Task description | Please copy the lines below exactly, from the first one through the line showing "tip_corner = 5.8".

>> START Dataset excerpt

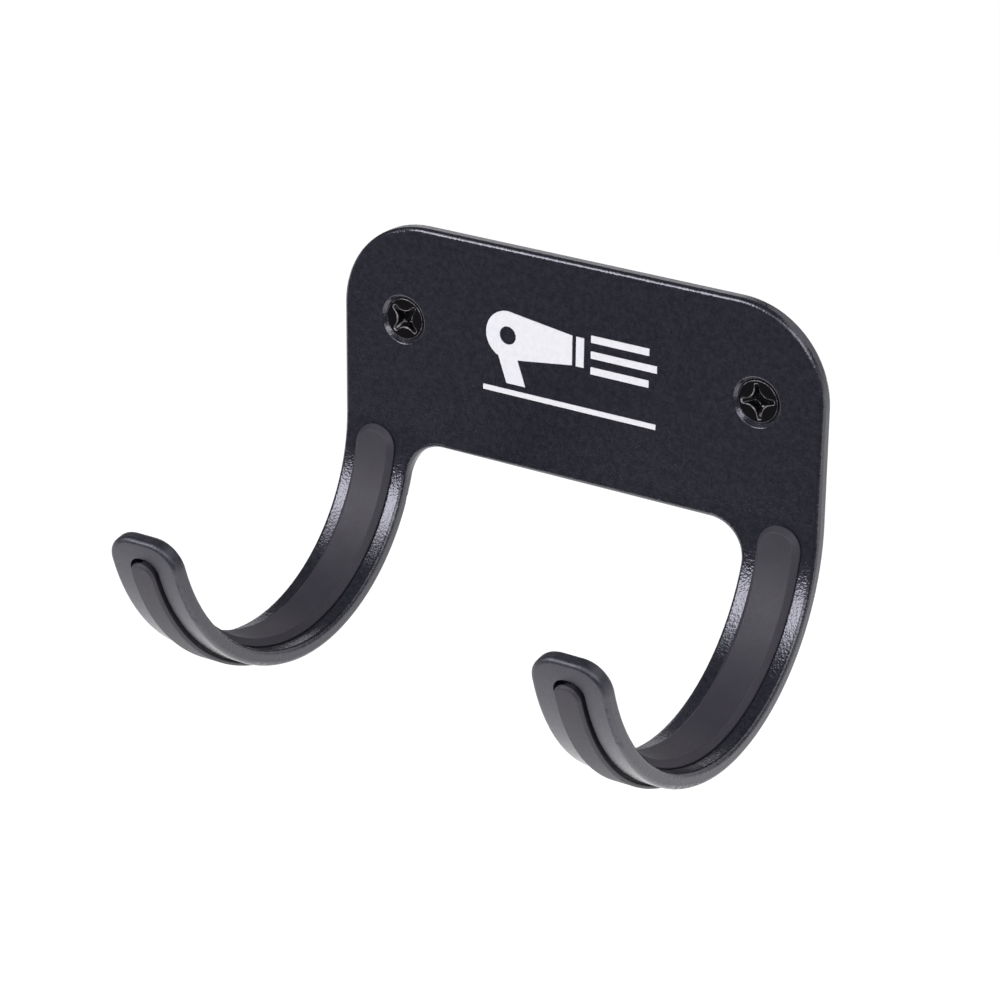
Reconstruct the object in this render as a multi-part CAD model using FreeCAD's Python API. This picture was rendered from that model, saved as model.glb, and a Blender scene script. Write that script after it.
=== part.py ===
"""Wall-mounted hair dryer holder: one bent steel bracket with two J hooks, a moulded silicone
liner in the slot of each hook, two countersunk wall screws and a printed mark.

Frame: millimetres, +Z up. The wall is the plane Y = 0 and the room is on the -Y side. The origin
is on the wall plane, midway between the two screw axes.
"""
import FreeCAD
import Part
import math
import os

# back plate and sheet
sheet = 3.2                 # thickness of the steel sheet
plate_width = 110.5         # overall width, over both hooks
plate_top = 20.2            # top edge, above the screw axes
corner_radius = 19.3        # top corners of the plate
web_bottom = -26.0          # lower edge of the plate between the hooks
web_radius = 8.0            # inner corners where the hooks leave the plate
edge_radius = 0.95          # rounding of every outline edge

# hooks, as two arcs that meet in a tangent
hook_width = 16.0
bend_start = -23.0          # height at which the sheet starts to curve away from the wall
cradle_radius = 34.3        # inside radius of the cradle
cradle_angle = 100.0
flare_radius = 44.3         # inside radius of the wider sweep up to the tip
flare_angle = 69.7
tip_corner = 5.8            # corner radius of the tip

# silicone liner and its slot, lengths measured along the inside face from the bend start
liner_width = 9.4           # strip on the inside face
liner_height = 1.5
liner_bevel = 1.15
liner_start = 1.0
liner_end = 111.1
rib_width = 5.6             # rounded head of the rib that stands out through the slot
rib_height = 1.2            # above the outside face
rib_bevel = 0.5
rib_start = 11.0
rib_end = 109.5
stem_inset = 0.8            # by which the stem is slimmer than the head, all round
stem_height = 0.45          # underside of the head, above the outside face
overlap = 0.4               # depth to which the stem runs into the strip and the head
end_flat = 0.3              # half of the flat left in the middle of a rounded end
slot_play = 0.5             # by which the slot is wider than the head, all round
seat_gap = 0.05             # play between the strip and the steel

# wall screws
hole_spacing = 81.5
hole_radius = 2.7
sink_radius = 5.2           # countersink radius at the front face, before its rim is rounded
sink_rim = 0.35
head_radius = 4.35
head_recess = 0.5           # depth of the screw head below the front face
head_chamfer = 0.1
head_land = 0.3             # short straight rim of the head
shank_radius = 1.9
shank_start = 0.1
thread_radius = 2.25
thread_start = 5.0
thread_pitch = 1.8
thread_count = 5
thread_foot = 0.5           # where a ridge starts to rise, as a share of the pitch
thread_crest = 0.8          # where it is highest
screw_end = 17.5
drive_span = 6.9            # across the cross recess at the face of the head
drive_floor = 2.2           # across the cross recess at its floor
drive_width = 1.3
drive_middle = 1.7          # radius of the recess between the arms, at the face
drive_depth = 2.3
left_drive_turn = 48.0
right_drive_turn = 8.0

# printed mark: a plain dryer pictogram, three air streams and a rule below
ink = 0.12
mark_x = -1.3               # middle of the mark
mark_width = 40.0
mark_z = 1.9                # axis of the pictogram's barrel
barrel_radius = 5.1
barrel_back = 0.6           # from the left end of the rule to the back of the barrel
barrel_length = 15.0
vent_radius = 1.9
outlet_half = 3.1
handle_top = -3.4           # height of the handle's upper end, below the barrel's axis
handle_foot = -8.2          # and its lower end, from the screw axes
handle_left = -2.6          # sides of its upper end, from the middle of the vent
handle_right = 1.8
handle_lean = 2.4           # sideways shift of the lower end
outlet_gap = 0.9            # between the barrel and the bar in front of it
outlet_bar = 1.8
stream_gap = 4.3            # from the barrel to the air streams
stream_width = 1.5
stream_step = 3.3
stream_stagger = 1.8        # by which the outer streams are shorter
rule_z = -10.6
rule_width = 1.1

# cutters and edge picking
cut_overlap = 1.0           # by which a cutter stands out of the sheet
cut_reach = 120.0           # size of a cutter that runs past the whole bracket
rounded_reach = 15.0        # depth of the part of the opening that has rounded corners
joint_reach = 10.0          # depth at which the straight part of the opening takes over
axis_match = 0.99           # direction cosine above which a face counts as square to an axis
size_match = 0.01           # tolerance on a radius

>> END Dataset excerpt

Output below |
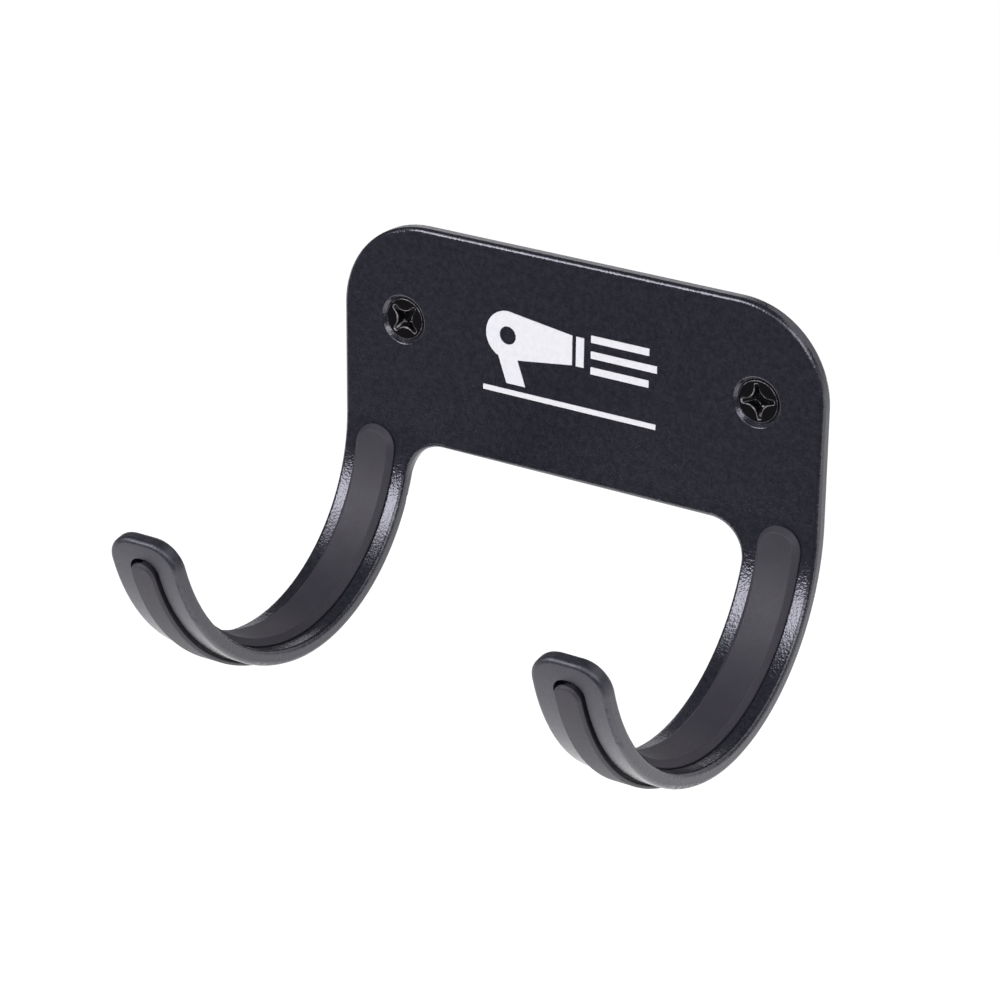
Reconstruct the object in this render as a multi-part CAD model using FreeCAD's Python API. This picture was rendered from that model, saved as model.glb, and a Blender scene script. Write that script after it.
=== part.py ===
"""Wall-mounted hair dryer holder: one bent steel bracket with two J hooks, a moulded silicone
liner in the slot of each hook, two countersunk wall screws and a printed mark.

Frame: millimetres, +Z up. The wall is the plane Y = 0 and the room is on the -Y side. The origin
is on the wall plane, midway between the two screw axes.
"""
import FreeCAD
import Part
import math
import os

# back plate and sheet
sheet = 3.2                 # thickness of the steel sheet
plate_width = 110.5         # overall width, over both hooks
plate_top = 20.2            # top edge, above the screw axes
corner_radius = 19.3        # top corners of the plate
web_bottom = -26.0          # lower edge of the plate between the hooks
web_radius = 8.0            # inner corners where the hooks leave the plate
edge_radius = 0.95          # rounding of every outline edge

# hooks, as two arcs that meet in a tangent
hook_width = 16.0
bend_start = -23.0          # height at which the sheet starts to curve away from the wall
cradle_radius = 34.3        # inside radius of the cradle
cradle_angle = 100.0
flare_radius = 44.3         # inside radius of the wider sweep up to the tip
flare_angle = 69.7
tip_corner = 5.8            # corner radius of the tip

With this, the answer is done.